On December 15, 2017, Cap ou pas cap opened the solidarity refrigerator in front of the store Les Nouveaux Robinson in the 12th arrondissement. Every day it is filled with unsold merchants from this small distribution area, who also monitor its contents morning and evening, ensuring that food hygiene standards are met. Typical refrigerator temperature should be 40 degrees Fahrenheit. Every month the store sends 300 kg of unsold goods there.
As of April 16, 2019, the Montreux association bar-restaurant Rêv Café has installed a cooperative refrigerator at the initiative of the Montreux association l'Esprit Léger.

== Challenges ==

In Berlin, community fridges were designed by the Foodsharing.de community as a social innovation to improve accessibility for the people most in need, who experienced gatekeeping effects from the need to use the online matchmaking service or to have personal connections with volunteers.

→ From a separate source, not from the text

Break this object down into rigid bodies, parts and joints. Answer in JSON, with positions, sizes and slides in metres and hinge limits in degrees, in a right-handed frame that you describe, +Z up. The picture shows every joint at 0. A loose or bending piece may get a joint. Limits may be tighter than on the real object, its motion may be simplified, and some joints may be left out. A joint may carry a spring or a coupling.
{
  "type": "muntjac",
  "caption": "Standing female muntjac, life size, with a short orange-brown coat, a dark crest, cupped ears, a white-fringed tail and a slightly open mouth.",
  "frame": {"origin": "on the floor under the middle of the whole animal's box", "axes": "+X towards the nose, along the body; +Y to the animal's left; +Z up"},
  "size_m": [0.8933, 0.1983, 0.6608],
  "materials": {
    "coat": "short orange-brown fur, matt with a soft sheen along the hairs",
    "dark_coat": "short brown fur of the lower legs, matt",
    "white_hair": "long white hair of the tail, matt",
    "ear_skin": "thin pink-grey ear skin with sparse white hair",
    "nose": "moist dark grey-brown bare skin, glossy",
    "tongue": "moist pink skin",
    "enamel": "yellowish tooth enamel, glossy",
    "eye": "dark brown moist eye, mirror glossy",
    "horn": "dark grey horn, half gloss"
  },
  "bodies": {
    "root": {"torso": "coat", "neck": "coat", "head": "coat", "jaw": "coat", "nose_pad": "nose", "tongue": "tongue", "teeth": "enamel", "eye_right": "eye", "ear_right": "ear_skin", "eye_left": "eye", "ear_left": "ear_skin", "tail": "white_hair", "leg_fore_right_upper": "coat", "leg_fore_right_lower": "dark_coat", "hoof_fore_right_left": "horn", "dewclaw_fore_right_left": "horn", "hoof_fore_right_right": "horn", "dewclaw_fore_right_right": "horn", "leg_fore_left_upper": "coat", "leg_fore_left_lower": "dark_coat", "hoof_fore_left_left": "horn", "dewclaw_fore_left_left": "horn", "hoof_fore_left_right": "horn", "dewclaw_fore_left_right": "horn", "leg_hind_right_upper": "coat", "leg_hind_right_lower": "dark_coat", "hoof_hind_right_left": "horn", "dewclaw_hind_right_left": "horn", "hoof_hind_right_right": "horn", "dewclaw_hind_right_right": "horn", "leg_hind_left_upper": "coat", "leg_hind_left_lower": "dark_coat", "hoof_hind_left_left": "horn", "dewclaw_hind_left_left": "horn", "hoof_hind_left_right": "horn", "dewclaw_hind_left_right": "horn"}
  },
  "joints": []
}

Challenges surrounding community fridges include maintaining cleanliness, ensuring food safety, and making sure that mutual aid model of community fridges is not abused (e.g. for for-profit resale). In the UK, setting up a community fridge requires: a rota of volunteers to clean the fridge and check the food; public liability insurance; the support of the local authority environmental health officer; and, evidently, a fridge and associated waste bins. Several community fridges in Germany were threatened with closure due to health concerns.

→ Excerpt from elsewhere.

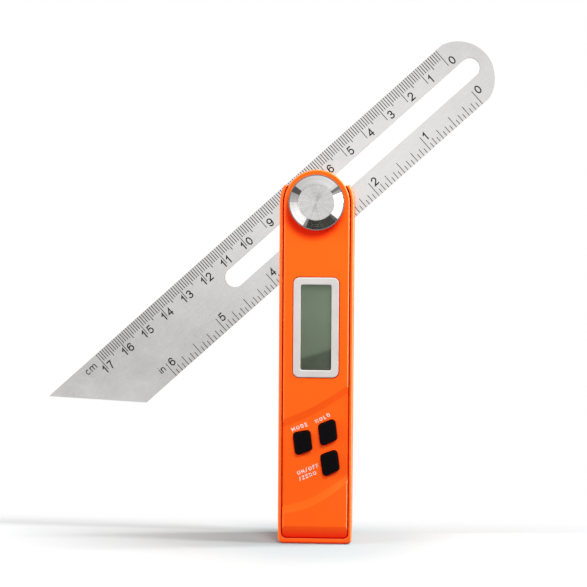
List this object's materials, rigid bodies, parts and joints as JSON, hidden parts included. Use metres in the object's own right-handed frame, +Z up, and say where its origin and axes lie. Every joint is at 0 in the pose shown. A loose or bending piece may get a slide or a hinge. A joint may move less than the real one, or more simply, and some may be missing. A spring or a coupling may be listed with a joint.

Community fridges are sometimes criticized for not providing a systemic solution to food insecurity. Fridges are needed by those who are actively hungry or do not have the means to access nutritious food, but do not address underlying causes of food insecurity.

Fridges are occasionally criticized for not addressing the needs of a community. In the USA, during a phase of rapid expansion, community fridges were sometime set up without consultation with the local community by people external to that community, accidentally reproducing some patterns of control typical of centrally managed food aid systems. To address such concerns, "The Love Fridge models partnership with community-based organisations run by Black and Brown individuals experienced in food security work for mutual benefit".

Often, food provided to the fridge does not meet the cultural and nutrition needs of the community. In addition, there is often controversy surrounding the legality of community fridges. Policies addressing maintaining a community fridge vary widely from community to community. In some USA states, fridges must be placed on private property, which makes them dependent on the owners willingness to participate. In Boston's Allston Neighborhood, the Allston community fridge was forced to move because new property owners were no longer willing to house them. In Chicago, residents worried about their landlord's reaction to a fridge located in their building. In New York, experiments were paired with initiatives to reuse abandoned publicly owned property and vacant lots.